* [What you will do]: Reproduce the listing below in its entirety. Change nothing.

* [Given material]:
===

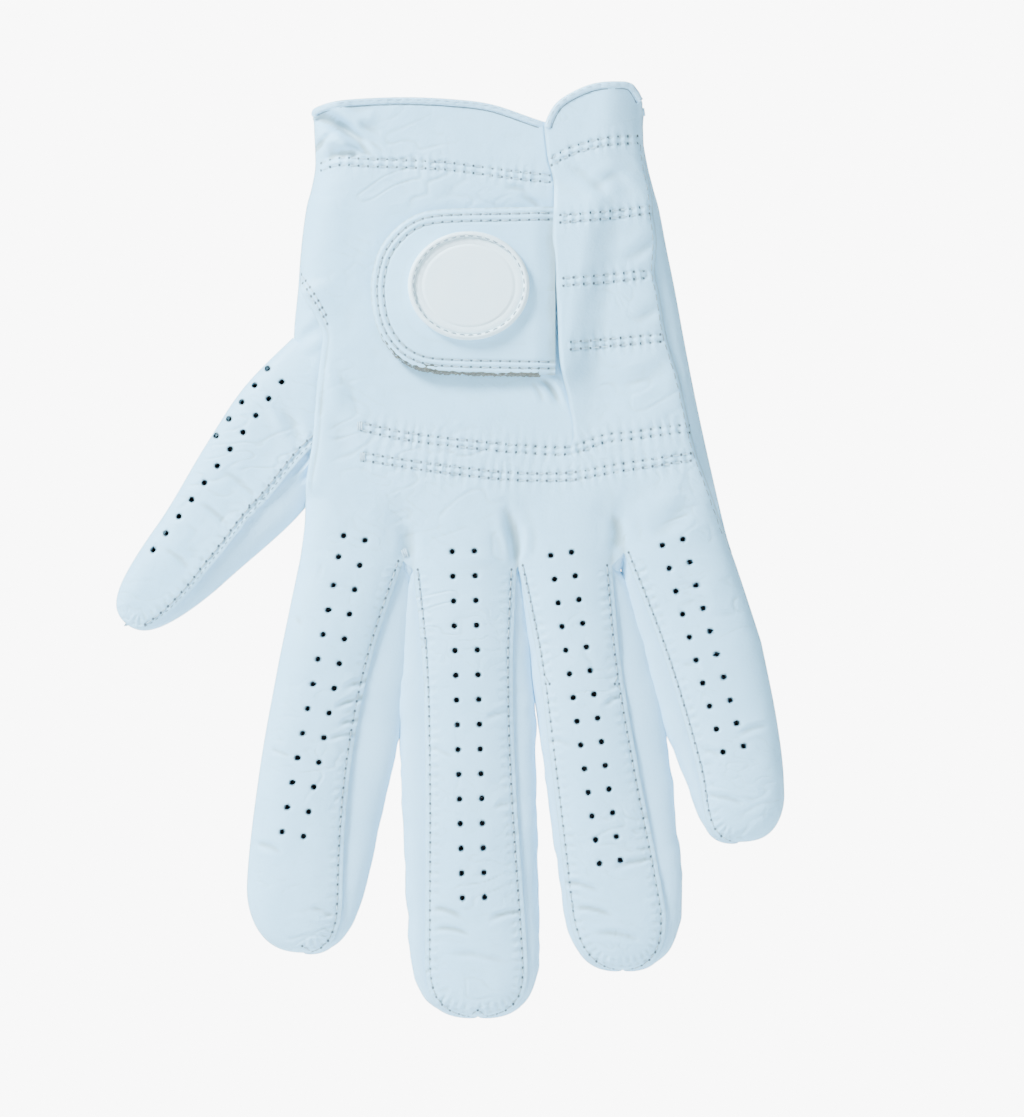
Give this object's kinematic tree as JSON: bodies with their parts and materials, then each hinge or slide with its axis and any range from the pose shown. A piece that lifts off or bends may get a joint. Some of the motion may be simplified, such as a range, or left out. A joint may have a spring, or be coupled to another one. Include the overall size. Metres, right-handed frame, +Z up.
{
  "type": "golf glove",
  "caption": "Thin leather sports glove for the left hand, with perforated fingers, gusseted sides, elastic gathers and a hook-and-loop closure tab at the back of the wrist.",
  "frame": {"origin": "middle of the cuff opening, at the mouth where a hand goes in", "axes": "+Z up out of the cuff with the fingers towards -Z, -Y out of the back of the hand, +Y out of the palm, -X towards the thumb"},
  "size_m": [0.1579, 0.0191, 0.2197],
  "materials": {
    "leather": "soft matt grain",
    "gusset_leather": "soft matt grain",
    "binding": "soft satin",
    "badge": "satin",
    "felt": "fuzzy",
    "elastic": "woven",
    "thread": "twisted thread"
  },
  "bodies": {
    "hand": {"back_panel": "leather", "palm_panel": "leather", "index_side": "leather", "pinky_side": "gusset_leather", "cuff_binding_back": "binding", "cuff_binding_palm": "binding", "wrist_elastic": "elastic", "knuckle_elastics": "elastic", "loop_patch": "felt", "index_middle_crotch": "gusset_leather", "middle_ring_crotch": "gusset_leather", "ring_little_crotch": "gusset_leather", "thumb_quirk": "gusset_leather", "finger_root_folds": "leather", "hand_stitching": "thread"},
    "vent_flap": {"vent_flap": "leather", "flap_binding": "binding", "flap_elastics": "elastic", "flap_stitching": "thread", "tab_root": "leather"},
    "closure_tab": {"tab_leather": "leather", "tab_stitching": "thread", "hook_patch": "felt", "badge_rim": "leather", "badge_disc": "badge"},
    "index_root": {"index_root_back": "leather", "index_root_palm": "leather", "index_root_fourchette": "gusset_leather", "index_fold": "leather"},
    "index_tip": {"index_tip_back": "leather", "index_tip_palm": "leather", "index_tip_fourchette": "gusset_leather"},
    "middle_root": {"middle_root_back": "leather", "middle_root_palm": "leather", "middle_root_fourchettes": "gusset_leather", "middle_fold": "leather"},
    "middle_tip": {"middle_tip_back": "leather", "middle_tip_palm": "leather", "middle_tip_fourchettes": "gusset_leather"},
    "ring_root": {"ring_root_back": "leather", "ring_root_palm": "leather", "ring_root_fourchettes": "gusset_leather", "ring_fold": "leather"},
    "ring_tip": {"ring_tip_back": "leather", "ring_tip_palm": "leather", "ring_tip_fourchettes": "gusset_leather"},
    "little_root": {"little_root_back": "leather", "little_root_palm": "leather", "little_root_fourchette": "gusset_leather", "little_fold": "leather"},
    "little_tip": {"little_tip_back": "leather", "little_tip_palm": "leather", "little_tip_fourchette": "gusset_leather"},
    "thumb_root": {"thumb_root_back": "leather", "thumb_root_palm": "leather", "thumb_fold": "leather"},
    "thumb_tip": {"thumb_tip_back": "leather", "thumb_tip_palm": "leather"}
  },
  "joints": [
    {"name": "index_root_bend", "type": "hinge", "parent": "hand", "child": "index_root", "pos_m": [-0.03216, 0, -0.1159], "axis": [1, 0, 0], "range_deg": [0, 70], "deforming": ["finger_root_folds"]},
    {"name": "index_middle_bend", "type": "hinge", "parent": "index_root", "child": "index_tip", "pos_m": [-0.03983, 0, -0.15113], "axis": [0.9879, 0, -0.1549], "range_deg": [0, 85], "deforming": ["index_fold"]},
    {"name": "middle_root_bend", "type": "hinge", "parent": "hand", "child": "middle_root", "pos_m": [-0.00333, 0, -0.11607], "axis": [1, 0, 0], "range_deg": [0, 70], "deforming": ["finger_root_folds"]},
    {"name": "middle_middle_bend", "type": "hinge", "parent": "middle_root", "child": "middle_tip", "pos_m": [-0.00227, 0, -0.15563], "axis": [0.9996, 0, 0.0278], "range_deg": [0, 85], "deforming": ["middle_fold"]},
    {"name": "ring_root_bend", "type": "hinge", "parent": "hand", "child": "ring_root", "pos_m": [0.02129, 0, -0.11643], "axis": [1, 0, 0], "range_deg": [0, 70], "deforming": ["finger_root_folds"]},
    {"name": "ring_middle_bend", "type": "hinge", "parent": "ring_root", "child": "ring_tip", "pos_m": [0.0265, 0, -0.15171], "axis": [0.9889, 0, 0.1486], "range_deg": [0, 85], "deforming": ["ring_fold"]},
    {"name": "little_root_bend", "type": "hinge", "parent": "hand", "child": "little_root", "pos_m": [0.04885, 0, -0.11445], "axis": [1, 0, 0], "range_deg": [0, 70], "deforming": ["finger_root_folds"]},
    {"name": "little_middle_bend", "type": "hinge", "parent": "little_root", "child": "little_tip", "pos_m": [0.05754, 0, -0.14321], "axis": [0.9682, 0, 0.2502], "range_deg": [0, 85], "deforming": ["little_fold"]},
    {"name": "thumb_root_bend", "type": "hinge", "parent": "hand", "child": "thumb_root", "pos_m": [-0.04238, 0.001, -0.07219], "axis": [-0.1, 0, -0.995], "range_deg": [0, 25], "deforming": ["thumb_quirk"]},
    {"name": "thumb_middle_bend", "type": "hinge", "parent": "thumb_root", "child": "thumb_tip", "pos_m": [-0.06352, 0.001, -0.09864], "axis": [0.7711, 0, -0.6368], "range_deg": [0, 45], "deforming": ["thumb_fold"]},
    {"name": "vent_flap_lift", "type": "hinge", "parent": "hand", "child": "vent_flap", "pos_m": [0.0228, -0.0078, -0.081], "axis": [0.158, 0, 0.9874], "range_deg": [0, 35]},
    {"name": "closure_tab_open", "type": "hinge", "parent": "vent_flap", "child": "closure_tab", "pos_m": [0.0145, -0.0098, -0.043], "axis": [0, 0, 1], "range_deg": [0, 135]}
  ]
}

===

* [The reply]:
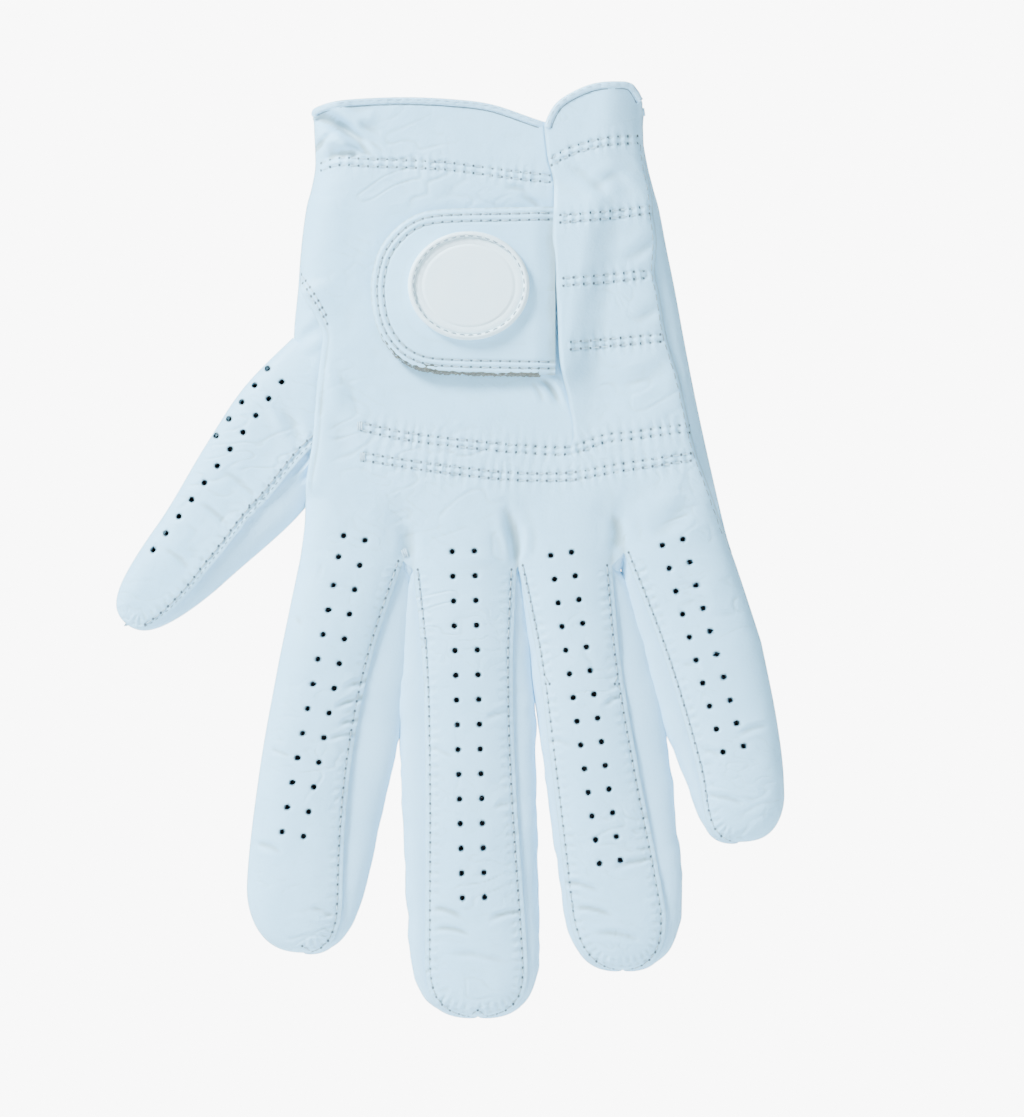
Give this object's kinematic tree as JSON: bodies with their parts and materials, then each hinge or slide with its axis and any range from the pose shown. A piece that lifts off or bends may get a joint. Some of the motion may be simplified, such as a range, or left out. A joint may have a spring, or be coupled to another one. Include the overall size. Metres, right-handed frame, +Z up.
{
  "type": "golf glove",
  "caption": "Thin leather sports glove for the left hand, with perforated fingers, gusseted sides, elastic gathers and a hook-and-loop closure tab at the back of the wrist.",
  "frame": {"origin": "middle of the cuff opening, at the mouth where a hand goes in", "axes": "+Z up out of the cuff with the fingers towards -Z, -Y out of the back of the hand, +Y out of the palm, -X towards the thumb"},
  "size_m": [0.1579, 0.0191, 0.2197],
  "materials": {
    "leather": "soft matt grain",
    "gusset_leather": "soft matt grain",
    "binding": "soft satin",
    "badge": "satin",
    "felt": "fuzzy",
    "elastic": "woven",
    "thread": "twisted thread"
  },
  "bodies": {
    "hand": {"back_panel": "leather", "palm_panel": "leather", "index_side": "leather", "pinky_side": "gusset_leather", "cuff_binding_back": "binding", "cuff_binding_palm": "binding", "wrist_elastic": "elastic", "knuckle_elastics": "elastic", "loop_patch": "felt", "index_middle_crotch": "gusset_leather", "middle_ring_crotch": "gusset_leather", "ring_little_crotch": "gusset_leather", "thumb_quirk": "gusset_leather", "finger_root_folds": "leather", "hand_stitching": "thread"},
    "vent_flap": {"vent_flap": "leather", "flap_binding": "binding", "flap_elastics": "elastic", "flap_stitching": "thread", "tab_root": "leather"},
    "closure_tab": {"tab_leather": "leather", "tab_stitching": "thread", "hook_patch": "felt", "badge_rim": "leather", "badge_disc": "badge"},
    "index_root": {"index_root_back": "leather", "index_root_palm": "leather", "index_root_fourchette": "gusset_leather", "index_fold": "leather"},
    "index_tip": {"index_tip_back": "leather", "index_tip_palm": "leather", "index_tip_fourchette": "gusset_leather"},
    "middle_root": {"middle_root_back": "leather", "middle_root_palm": "leather", "middle_root_fourchettes": "gusset_leather", "middle_fold": "leather"},
    "middle_tip": {"middle_tip_back": "leather", "middle_tip_palm": "leather", "middle_tip_fourchettes": "gusset_leather"},
    "ring_root": {"ring_root_back": "leather", "ring_root_palm": "leather", "ring_root_fourchettes": "gusset_leather", "ring_fold": "leather"},
    "ring_tip": {"ring_tip_back": "leather", "ring_tip_palm": "leather", "ring_tip_fourchettes": "gusset_leather"},
    "little_root": {"little_root_back": "leather", "little_root_palm": "leather", "little_root_fourchette": "gusset_leather", "little_fold": "leather"},
    "little_tip": {"little_tip_back": "leather", "little_tip_palm": "leather", "little_tip_fourchette": "gusset_leather"},
    "thumb_root": {"thumb_root_back": "leather", "thumb_root_palm": "leather", "thumb_fold": "leather"},
    "thumb_tip": {"thumb_tip_back": "leather", "thumb_tip_palm": "leather"}
  },
  "joints": [
    {"name": "index_root_bend", "type": "hinge", "parent": "hand", "child": "index_root", "pos_m": [-0.03216, 0, -0.1159], "axis": [1, 0, 0], "range_deg": [0, 70], "deforming": ["finger_root_folds"]},
    {"name": "index_middle_bend", "type": "hinge", "parent": "index_root", "child": "index_tip", "pos_m": [-0.03983, 0, -0.15113], "axis": [0.9879, 0, -0.1549], "range_deg": [0, 85], "deforming": ["index_fold"]},
    {"name": "middle_root_bend", "type": "hinge", "parent": "hand", "child": "middle_root", "pos_m": [-0.00333, 0, -0.11607], "axis": [1, 0, 0], "range_deg": [0, 70], "deforming": ["finger_root_folds"]},
    {"name": "middle_middle_bend", "type": "hinge", "parent": "middle_root", "child": "middle_tip", "pos_m": [-0.00227, 0, -0.15563], "axis": [0.9996, 0, 0.0278], "range_deg": [0, 85], "deforming": ["middle_fold"]},
    {"name": "ring_root_bend", "type": "hinge", "parent": "hand", "child": "ring_root", "pos_m": [0.02129, 0, -0.11643], "axis": [1, 0, 0], "range_deg": [0, 70], "deforming": ["finger_root_folds"]},
    {"name": "ring_middle_bend", "type": "hinge", "parent": "ring_root", "child": "ring_tip", "pos_m": [0.0265, 0, -0.15171], "axis": [0.9889, 0, 0.1486], "range_deg": [0, 85], "deforming": ["ring_fold"]},
    {"name": "little_root_bend", "type": "hinge", "parent": "hand", "child": "little_root", "pos_m": [0.04885, 0, -0.11445], "axis": [1, 0, 0], "range_deg": [0, 70], "deforming": ["finger_root_folds"]},
    {"name": "little_middle_bend", "type": "hinge", "parent": "little_root", "child": "little_tip", "pos_m": [0.05754, 0, -0.14321], "axis": [0.9682, 0, 0.2502], "range_deg": [0, 85], "deforming": ["little_fold"]},
    {"name": "thumb_root_bend", "type": "hinge", "parent": "hand", "child": "thumb_root", "pos_m": [-0.04238, 0.001, -0.07219], "axis": [-0.1, 0, -0.995], "range_deg": [0, 25], "deforming": ["thumb_quirk"]},
    {"name": "thumb_middle_bend", "type": "hinge", "parent": "thumb_root", "child": "thumb_tip", "pos_m": [-0.06352, 0.001, -0.09864], "axis": [0.7711, 0, -0.6368], "range_deg": [0, 45], "deforming": ["thumb_fold"]},
    {"name": "vent_flap_lift", "type": "hinge", "parent": "hand", "child": "vent_flap", "pos_m": [0.0228, -0.0078, -0.081], "axis": [0.158, 0, 0.9874], "range_deg": [0, 35]},
    {"name": "closure_tab_open", "type": "hinge", "parent": "vent_flap", "child": "closure_tab", "pos_m": [0.0145, -0.0098, -0.043], "axis": [0, 0, 1], "range_deg": [0, 135]}
  ]
}